#### Aim of the exercise:
Begin with the line that contains "fly(front_left)" and end with the line that contains "if empty is": copy that span of lines exactly, and nothing outside it.

#### Source data:
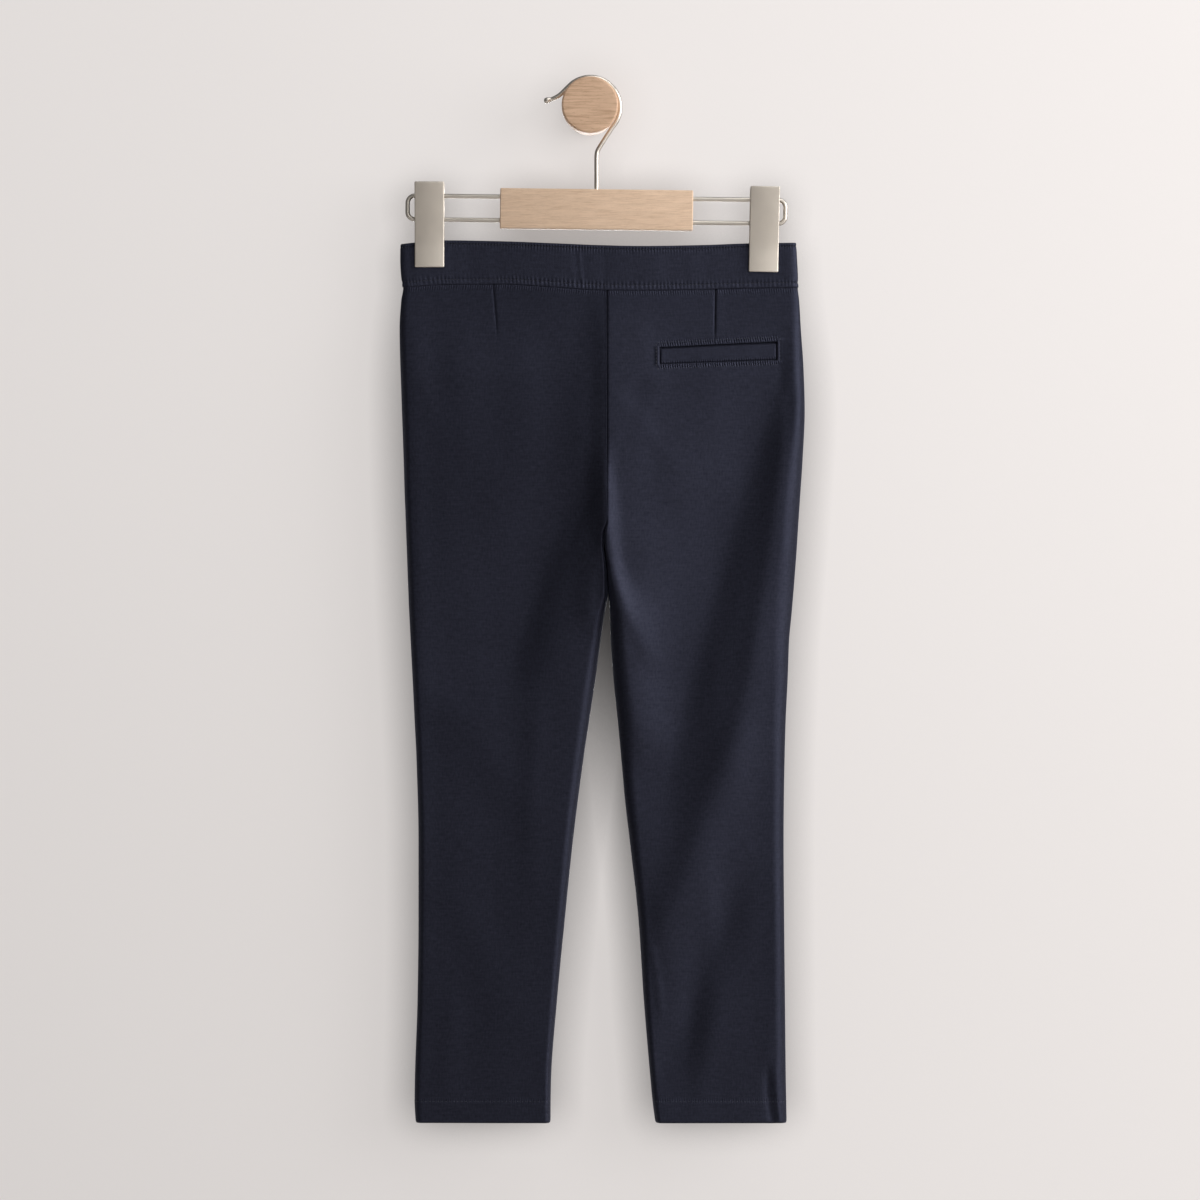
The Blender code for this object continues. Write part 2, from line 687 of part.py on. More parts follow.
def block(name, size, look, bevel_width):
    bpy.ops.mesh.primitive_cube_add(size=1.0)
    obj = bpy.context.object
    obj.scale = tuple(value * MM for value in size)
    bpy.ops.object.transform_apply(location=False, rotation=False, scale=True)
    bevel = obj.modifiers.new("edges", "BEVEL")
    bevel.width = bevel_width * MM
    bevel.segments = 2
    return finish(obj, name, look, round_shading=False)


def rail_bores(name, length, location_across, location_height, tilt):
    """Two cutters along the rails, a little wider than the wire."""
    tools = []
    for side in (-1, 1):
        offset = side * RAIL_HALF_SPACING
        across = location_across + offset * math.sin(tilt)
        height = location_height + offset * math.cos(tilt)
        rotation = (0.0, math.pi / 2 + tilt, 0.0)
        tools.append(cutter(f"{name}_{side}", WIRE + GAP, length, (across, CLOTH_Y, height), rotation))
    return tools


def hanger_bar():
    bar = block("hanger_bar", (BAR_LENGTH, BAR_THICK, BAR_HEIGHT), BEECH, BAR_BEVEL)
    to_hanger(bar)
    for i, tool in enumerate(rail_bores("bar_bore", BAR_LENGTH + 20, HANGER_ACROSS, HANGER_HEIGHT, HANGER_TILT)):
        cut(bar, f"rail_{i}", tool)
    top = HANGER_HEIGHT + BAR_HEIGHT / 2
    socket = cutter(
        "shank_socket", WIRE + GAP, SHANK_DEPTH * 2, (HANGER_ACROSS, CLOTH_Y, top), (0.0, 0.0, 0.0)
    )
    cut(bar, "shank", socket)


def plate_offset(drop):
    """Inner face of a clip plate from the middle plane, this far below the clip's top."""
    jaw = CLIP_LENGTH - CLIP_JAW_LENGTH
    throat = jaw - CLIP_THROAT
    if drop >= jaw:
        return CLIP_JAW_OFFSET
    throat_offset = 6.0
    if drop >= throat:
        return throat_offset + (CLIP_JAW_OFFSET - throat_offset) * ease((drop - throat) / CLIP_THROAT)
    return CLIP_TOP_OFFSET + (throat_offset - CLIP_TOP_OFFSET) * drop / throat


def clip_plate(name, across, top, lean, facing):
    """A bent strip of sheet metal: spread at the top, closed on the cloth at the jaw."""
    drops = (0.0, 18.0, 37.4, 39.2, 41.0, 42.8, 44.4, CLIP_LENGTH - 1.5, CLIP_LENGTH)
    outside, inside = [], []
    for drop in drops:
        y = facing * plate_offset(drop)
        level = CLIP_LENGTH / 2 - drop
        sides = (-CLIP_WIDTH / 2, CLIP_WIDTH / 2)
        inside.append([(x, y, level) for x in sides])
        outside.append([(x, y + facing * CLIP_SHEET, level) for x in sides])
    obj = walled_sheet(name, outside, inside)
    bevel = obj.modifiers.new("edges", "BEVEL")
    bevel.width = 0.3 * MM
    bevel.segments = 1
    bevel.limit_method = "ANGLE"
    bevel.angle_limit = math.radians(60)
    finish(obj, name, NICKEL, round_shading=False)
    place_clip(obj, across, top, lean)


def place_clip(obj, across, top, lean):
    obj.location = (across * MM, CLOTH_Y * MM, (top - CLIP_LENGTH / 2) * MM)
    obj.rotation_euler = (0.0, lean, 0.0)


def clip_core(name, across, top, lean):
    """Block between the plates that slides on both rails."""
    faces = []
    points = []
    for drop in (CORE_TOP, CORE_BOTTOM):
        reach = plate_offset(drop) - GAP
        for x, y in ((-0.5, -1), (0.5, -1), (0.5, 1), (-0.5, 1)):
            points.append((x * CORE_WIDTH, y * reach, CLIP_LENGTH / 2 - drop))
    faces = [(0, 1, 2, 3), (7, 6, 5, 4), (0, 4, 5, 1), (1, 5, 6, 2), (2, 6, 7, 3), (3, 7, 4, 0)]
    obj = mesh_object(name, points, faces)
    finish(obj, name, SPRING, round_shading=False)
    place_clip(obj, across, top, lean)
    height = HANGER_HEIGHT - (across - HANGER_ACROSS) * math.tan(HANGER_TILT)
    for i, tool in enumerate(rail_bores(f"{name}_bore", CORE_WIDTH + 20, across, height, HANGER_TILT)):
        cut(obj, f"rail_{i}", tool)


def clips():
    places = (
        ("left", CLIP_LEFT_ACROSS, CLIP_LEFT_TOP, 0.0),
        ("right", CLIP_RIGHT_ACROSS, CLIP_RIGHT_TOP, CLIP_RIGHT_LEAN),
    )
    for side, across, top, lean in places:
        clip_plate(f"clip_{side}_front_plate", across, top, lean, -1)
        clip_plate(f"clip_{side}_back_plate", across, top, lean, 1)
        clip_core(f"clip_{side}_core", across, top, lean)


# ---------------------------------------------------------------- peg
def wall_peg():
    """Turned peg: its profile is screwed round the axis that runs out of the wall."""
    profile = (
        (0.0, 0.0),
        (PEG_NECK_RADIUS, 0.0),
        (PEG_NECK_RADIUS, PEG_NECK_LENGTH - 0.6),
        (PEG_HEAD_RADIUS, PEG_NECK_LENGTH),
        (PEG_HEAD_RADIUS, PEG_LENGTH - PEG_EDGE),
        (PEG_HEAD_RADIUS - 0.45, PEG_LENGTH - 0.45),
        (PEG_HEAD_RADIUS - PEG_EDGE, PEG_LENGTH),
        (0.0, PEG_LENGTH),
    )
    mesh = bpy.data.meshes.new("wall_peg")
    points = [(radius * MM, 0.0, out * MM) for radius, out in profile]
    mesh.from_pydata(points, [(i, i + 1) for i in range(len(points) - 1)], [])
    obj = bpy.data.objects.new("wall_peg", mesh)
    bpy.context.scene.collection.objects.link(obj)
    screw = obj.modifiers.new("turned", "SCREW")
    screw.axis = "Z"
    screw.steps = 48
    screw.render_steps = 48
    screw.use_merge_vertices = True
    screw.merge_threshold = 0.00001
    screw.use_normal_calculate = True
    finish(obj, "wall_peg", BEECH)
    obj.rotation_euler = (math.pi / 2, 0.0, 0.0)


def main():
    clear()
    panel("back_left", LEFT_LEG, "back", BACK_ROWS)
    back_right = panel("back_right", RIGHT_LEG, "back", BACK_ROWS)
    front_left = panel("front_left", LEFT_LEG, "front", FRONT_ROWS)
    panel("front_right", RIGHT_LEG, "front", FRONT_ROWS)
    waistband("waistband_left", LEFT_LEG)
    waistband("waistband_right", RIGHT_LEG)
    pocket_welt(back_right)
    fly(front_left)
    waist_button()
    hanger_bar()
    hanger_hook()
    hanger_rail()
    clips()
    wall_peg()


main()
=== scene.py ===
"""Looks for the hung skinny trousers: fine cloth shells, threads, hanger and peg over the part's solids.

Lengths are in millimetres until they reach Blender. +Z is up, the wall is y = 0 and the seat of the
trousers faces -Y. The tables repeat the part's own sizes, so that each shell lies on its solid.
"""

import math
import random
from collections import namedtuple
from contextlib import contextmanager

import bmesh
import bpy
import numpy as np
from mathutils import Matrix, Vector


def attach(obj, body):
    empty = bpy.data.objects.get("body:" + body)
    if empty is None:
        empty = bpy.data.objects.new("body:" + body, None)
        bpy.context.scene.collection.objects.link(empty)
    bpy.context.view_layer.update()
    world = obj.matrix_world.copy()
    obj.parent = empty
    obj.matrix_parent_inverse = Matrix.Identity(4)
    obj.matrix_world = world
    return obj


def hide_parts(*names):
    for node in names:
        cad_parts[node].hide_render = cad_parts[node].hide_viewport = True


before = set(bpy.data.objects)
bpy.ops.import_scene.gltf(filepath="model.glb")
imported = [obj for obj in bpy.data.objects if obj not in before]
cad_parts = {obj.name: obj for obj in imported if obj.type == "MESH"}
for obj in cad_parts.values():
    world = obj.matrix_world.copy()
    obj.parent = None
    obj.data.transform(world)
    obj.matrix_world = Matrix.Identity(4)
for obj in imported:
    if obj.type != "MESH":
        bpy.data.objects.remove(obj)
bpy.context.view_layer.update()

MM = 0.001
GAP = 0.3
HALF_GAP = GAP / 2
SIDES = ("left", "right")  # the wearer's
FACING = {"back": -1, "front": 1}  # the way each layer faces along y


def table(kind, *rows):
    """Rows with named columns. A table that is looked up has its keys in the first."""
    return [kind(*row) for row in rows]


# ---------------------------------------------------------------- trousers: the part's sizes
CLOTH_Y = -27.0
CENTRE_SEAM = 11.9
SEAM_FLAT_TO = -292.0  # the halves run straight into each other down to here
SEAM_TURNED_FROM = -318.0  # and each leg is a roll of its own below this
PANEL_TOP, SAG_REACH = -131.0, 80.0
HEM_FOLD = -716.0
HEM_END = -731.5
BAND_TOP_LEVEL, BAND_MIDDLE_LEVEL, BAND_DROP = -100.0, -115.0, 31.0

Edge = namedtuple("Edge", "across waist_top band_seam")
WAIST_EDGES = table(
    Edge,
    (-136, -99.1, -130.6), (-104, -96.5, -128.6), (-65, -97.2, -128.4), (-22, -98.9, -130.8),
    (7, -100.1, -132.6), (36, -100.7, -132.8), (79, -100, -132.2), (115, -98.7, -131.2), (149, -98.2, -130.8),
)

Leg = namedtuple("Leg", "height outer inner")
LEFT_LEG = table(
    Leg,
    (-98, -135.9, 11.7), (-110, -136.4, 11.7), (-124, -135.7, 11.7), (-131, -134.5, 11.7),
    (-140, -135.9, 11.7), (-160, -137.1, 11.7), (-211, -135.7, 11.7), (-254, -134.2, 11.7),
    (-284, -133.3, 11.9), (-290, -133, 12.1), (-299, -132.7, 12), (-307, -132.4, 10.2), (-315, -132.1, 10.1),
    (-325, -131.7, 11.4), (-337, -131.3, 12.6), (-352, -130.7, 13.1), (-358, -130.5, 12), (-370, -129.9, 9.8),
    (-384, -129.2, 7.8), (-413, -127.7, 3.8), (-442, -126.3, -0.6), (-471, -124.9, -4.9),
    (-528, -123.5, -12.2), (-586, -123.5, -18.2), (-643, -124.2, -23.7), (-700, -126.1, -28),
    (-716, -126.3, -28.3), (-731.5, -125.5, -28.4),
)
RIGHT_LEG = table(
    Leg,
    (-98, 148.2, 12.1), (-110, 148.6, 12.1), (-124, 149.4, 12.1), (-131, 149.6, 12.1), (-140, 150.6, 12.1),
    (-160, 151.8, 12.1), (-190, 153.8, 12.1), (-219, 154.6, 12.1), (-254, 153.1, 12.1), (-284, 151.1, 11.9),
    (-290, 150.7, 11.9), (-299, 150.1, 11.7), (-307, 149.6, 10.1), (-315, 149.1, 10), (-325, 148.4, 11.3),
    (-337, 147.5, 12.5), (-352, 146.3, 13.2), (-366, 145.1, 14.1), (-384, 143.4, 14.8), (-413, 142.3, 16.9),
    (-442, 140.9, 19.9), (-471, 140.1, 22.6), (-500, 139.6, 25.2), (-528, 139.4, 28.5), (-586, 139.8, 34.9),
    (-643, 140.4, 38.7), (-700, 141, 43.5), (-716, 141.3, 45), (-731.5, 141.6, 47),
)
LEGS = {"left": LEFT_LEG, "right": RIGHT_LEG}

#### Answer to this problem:
    fly(front_left)
    waist_button()
    hanger_bar()
    hanger_hook()
    hanger_rail()
    clips()
    wall_peg()


main()
=== scene.py ===
"""Looks for the hung skinny trousers: fine cloth shells, threads, hanger and peg over the part's solids.

Lengths are in millimetres until they reach Blender. +Z is up, the wall is y = 0 and the seat of the
trousers faces -Y. The tables repeat the part's own sizes, so that each shell lies on its solid.
"""

import math
import random
from collections import namedtuple
from contextlib import contextmanager

import bmesh
import bpy
import numpy as np
from mathutils import Matrix, Vector


def attach(obj, body):
    empty = bpy.data.objects.get("body:" + body)
    if empty is None:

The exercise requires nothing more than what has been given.